* **Material provided**
····················
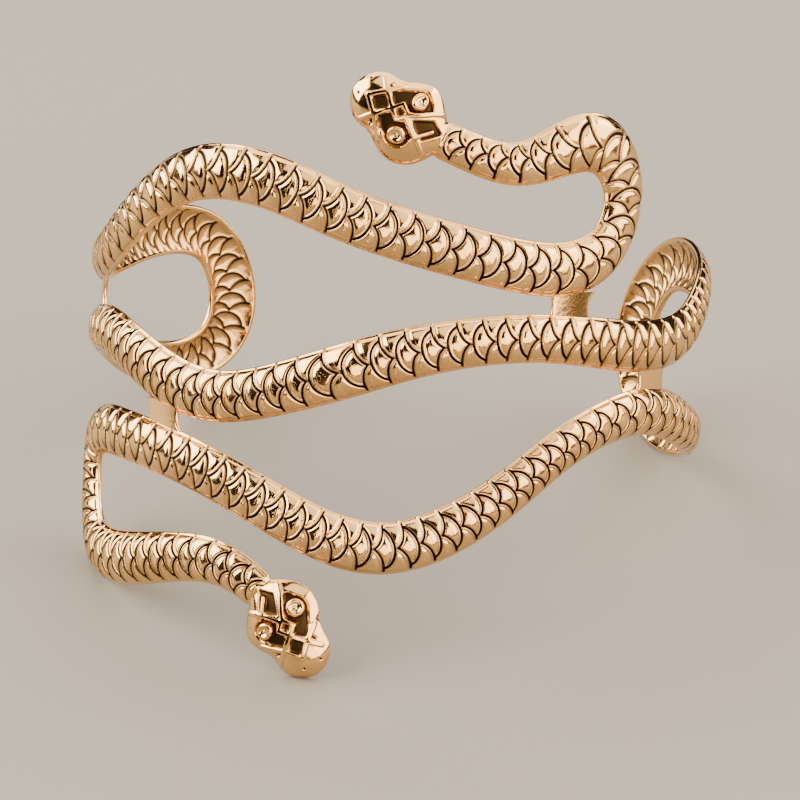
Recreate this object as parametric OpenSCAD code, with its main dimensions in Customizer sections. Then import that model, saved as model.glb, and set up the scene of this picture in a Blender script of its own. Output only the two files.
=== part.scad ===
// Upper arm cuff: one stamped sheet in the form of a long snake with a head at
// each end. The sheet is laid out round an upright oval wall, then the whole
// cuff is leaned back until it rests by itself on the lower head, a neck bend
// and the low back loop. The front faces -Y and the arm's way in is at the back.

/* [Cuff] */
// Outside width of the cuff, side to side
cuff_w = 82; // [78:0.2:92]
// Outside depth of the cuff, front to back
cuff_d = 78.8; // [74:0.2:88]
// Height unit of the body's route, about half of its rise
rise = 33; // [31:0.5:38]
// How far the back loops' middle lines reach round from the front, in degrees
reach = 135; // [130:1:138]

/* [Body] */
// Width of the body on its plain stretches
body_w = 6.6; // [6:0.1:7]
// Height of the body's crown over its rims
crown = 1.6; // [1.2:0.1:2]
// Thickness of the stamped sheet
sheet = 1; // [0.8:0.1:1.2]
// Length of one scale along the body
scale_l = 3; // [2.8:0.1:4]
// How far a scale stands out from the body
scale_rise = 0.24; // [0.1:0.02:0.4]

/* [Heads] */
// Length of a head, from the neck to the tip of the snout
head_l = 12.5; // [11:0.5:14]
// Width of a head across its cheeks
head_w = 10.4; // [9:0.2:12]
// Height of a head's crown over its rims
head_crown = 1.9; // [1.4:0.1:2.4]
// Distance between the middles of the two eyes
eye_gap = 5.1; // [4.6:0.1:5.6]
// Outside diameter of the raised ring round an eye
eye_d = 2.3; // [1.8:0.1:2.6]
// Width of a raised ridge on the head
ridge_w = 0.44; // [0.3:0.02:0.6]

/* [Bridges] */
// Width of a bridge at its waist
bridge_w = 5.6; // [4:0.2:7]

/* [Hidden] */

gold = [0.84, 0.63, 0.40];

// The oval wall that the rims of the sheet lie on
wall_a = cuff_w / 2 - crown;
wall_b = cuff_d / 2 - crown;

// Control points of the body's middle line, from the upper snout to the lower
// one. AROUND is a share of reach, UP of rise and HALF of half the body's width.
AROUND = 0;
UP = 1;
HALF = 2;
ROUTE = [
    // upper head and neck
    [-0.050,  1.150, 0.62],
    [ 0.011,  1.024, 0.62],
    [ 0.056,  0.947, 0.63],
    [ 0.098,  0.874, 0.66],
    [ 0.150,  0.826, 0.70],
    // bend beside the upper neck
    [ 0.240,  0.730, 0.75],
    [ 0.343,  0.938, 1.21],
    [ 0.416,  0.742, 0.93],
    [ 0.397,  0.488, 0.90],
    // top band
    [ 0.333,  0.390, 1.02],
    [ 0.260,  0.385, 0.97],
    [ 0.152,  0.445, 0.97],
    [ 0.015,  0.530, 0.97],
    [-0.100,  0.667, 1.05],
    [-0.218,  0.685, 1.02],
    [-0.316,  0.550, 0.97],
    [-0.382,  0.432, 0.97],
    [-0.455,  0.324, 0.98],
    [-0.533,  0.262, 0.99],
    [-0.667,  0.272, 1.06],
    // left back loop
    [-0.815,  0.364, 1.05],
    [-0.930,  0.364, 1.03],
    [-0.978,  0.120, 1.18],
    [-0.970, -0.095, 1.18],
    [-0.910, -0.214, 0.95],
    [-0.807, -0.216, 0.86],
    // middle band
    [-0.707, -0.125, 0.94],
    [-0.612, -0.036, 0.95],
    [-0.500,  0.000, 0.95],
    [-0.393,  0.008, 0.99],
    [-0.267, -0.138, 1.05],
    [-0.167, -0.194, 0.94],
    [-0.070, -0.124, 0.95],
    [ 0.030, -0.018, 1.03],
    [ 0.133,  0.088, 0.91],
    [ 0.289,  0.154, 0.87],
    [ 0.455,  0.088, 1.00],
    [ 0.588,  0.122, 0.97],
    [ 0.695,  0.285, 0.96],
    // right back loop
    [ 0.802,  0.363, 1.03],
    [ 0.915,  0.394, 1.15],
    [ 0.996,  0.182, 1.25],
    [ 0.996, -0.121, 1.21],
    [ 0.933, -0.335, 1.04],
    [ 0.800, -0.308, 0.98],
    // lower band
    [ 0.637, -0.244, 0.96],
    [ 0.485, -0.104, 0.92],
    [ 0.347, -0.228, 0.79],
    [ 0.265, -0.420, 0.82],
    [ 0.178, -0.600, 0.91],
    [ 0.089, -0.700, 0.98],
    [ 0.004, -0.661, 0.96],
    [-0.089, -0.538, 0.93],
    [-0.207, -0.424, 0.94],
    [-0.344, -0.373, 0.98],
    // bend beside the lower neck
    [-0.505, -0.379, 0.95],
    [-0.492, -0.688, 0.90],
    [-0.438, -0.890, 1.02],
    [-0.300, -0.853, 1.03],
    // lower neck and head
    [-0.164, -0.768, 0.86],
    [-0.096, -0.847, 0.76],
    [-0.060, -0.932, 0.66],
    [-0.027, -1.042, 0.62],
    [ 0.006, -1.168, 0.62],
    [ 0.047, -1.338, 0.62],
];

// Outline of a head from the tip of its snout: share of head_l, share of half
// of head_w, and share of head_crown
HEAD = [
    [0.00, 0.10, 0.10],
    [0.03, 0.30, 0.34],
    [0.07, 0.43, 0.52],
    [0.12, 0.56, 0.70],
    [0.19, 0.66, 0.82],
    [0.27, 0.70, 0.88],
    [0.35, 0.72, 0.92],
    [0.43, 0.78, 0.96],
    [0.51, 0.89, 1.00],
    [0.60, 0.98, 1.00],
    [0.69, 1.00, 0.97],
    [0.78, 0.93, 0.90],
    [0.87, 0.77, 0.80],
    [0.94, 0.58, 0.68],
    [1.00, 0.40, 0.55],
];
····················
* **Your task**
The required output is the exact run of lines from the beginning of the listing above to the line that contains "at the back.", inclusive of both.

* **Solution for this exercise**
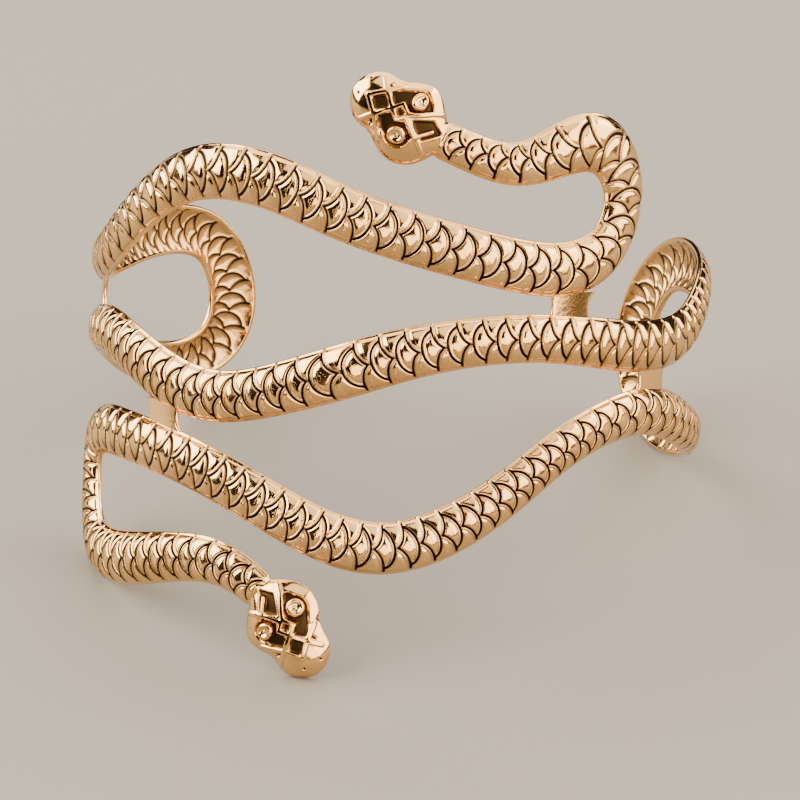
Recreate this object as parametric OpenSCAD code, with its main dimensions in Customizer sections. Then import that model, saved as model.glb, and set up the scene of this picture in a Blender script of its own. Output only the two files.
=== part.scad ===
// Upper arm cuff: one stamped sheet in the form of a long snake with a head at
// each end. The sheet is laid out round an upright oval wall, then the whole
// cuff is leaned back until it rests by itself on the lower head, a neck bend
// and the low back loop. The front faces -Y and the arm's way in is at the back.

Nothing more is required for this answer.